Sea Monster is a sorghum and seaweed puff snack named for the individual characters featured on the front of each bag, co-founders John Lee and Jiae Kim told FoodNavigator-USA. The line of snacks includes Sour Cream & Onion, Cheese Pizza, Sweet Chili, and Spicy Korean BBQ flavors, and starting in June, the snack will be available at Sprouts nationwide. 

The idea of the brand came from Lee and Kim's experience eating seaweed growing up, their knowledge about the environmental benefits of the plant, and their realization that their kids didn’t have healthy snacks that they could resonate with, they shared.

"We tried to offer them all the better for you brands from Whole Foods ... and they could just smell that stuff a mile away," Lee said. "What if we produced a product that was not just better for them but ... wrapped in a brand that feels contemporary."

Creating an approachable seaweed puff for adults, children

While using the familiar form factor of the puff, Sea Monsters set out to create a brand that was approachable not only to kids but to health-conscious consumers, Kim said.

We wanted to do something that felt approachable, accessible, and familiar, and I think ... everyone, whether you're in the coast or in the Midwest, understands what a puff is.

One way Sea Monsters achieves that approachability is by providing some of “everybody’s favorites” like sour cream and cheese pizza while also “pushing the food curiosity forward” with flavors like Spicy Korean BBQ, Kim explained. 
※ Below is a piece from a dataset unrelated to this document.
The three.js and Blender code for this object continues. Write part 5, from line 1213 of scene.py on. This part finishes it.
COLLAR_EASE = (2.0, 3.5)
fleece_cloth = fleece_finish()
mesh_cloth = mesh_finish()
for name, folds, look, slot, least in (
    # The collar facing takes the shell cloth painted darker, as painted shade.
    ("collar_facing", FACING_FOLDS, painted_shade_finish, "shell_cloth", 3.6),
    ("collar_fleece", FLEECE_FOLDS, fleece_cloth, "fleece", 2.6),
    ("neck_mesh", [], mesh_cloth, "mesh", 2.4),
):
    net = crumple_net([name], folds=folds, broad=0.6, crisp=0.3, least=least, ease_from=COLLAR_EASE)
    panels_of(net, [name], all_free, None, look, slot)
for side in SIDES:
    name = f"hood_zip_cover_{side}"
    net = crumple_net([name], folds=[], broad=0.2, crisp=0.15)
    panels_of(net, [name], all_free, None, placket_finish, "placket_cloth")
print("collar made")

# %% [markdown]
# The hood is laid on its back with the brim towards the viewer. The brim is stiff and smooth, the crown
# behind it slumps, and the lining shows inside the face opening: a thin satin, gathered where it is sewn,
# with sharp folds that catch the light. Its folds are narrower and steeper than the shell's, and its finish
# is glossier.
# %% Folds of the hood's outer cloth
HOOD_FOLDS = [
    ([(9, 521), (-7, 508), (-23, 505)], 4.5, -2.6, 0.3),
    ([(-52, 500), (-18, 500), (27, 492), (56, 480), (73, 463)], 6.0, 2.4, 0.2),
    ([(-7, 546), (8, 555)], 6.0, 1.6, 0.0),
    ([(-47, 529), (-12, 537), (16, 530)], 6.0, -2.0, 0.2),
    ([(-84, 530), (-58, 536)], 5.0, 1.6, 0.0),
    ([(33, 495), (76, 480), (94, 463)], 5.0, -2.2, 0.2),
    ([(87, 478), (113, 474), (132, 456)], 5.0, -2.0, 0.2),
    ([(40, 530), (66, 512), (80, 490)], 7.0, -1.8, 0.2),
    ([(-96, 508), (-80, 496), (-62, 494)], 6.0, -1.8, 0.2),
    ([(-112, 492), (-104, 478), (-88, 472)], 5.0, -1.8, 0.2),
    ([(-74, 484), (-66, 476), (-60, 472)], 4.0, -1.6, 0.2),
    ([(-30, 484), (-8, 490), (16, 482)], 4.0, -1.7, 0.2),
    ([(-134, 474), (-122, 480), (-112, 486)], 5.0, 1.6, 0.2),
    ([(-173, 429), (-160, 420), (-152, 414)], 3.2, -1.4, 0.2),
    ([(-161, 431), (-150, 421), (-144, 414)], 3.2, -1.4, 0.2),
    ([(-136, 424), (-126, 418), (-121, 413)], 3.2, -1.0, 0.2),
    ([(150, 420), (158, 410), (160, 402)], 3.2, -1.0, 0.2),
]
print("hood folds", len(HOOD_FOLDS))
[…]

Another part of what makes the brand approachable is the individual sea monsters displayed on the front of the bag, Kim said. These include Stan Chin, the sea urchin on the Sour Cream & Onion; Fin, the flying fish on Cheese Pizza; Kiki, the yellow boxfish on Sweet Chili; and Brains, the brain coral for Spicy Korean BBQ. 

It could be good-for-you ... but if kids aren't picking it up because they're like, ‘Yuck, I don't wanna eat that,’ even before they try it, then we've missed the mark,” Kim said. “In the front, … you get the character, but on the back, moms and dads and people who are really conscious of what they put in their bodies, they start to understand ‘Well, what are these ingredients and why do I care?’”

Supporting Sprouts, building a community

Though the brand has launched in 2022, Sea Monsters has been in development for several years, as they worked to perfect the taste and seasoning of the snack, Lee explained. Last year, Sea Monsters was selected for food distributors KeHe’s Elevate program, which helps small brands get to market, he said.

Sea Monsters's focus for the year will be on supporting its Sprouts' business and other smaller natural retailers and trying to build out the brand sustainability, finding opportunities to expand the portfolio when it makes sense, Lee said. However, looking further into the future, “a place like Whole Foods would be fantastic,” Lee admitted.

Once we develop that sort of groundswell of support from those kinds of retailers will definitely be going into the bigger channels. We've had tremendous interest at Expo West from all kinds of partners, from all different kinds of retailers, that want to shop us," Lee said. "But I think we really have to sort of be strategic about who we go with and how we set up ... build our community before we get to the mass market.”